The Radical Progressive University Guide
Dr Richard Norrie, January 2023
The Radical Progressive University Guide sets out to quantify the extent of ‘radical progressive’ policies at British Universities, including their curbs on free speech.
Dr Richard Norrie (director of the statistics and policy research programme) uses evidence from media reports and university websites to compile a new ‘radical progressive’ league table of Britain’s 140 universities based on a series of measures such as declared use of ‘trigger warnings’, the promotion of controversial concepts, such as ‘white privilege’, and requiring students to demonstrate they are ‘anti-racist’. These controversial concepts often have their roots in ‘Marxist’ ideology, according to Norrie.

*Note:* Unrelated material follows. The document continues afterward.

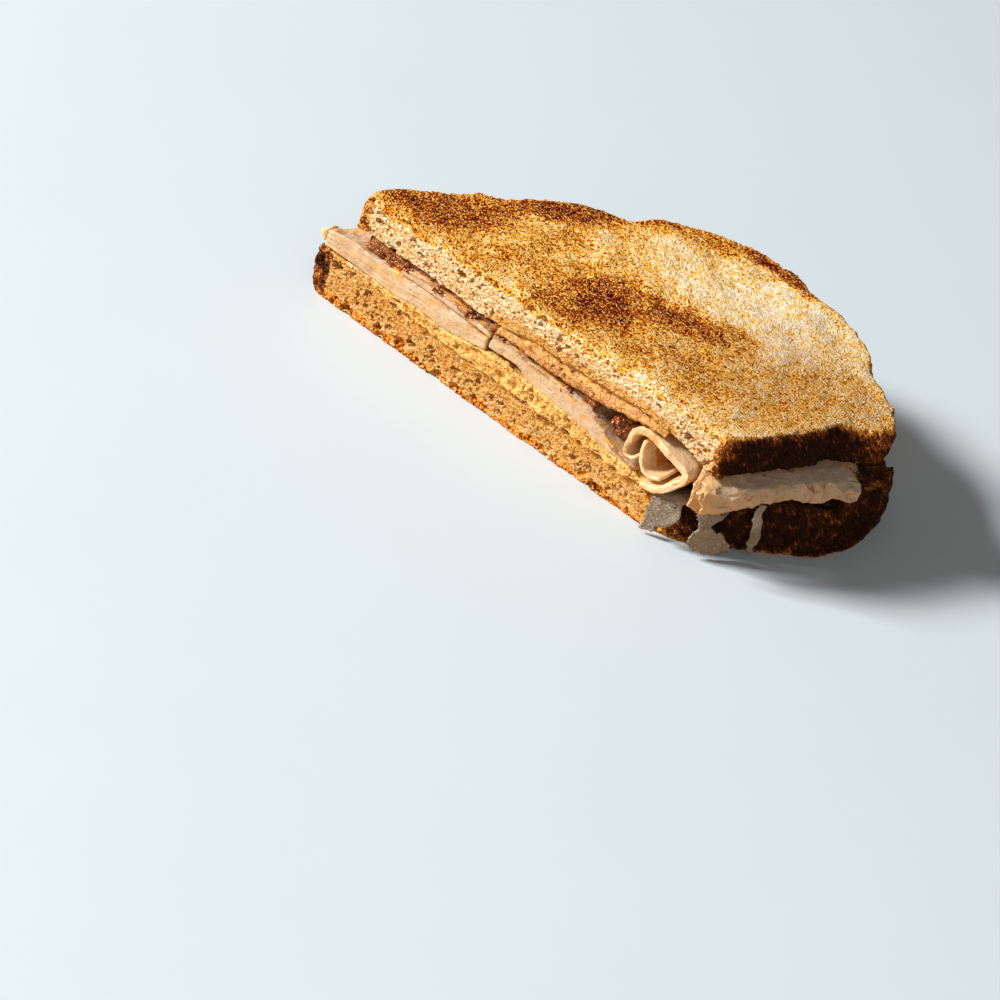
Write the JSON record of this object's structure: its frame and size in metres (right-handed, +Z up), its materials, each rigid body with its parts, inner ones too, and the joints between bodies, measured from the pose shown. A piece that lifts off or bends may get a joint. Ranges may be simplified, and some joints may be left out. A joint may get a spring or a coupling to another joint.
{
  "type": "turkey melt sandwich half",
  "caption": "Half of a toasted bread sandwich, cut across, with sliced turkey, melted cheese and relish showing at the cut and a flap of turkey hanging out at the crust.",
  "frame": {"origin": "middle of the footprint, on the surface that the sandwich lies on", "axes": "+Z up, +X along the cut to the right as one looks at the cut face, +Y back from the cut face"},
  "size_m": [0.1608, 0.0878, 0.0383],
  "materials": {
    "bread": "toasted crumb, dark baked crust",
    "turkey": "moist sliced meat",
    "yellow_cheese": "melted, slightly glossy",
    "pale_cheese": "melted, slightly glossy",
    "relish": "wet, grainy"
  },
  "bodies": {
    "root": {"bread_lower": "bread", "bread_upper": "bread", "turkey_left": "turkey", "turkey_middle": "turkey", "turkey_right": "turkey", "turkey_curl": "turkey", "turkey_curl_fold": "turkey", "turkey_flap": "turkey", "turkey_fold": "turkey", "turkey_sheet": "turkey", "turkey_flake": "turkey", "turkey_strip": "turkey", "turkey_scrap": "turkey", "turkey_tip": "turkey", "cheese_melted": "yellow_cheese", "cheese_film": "pale_cheese", "relish_layer": "relish", "relish_heap": "relish"}
  },
  "joints": []
}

The ‘Radical Progressive University Guide’ found that:
- 87 out of 140 universities had references to trigger warnings, or content warnings, or ‘content notes’ – 62 per cent.
- 79 out of 140 universities had mentions of ‘white privilege’ in guidance offered to staff and students or on their websites – 56 per cent.
- 82 out of 140 universities offered materials, training or resources on ‘anti-racism’ on their websites – 59 per cent.
Norrie finds that high tariff universities are more likely to be near the top of this league table than lower tariff institutions.
- 81 per cent of high tariff universities use trigger warnings, compared to just 46 per cent of low tariff ones.
- 74 per cent of high tariff universities endorse the concept of white privilege, compared to 48 per cent of low tariff.
- 74 per cent of high tariff universities offer anti-racism training, compared to 41 per cent of low tariff universities.
Norrie criticises universities for ‘decrying colonialism’ while taking money from China, a country he describes as ‘mired in modern colonial controversy and accusations of genocide’. He accuses Britain’s top universities of a ‘new moralism that reeks of hypocrisy’.
He concludes that ‘Universities have adopted, wholesale, a mutation and splicing of past radicalisms that include Marxism, postmodernism, feminism, Freudianism, and Maoism, fomented largely through public subsidies.’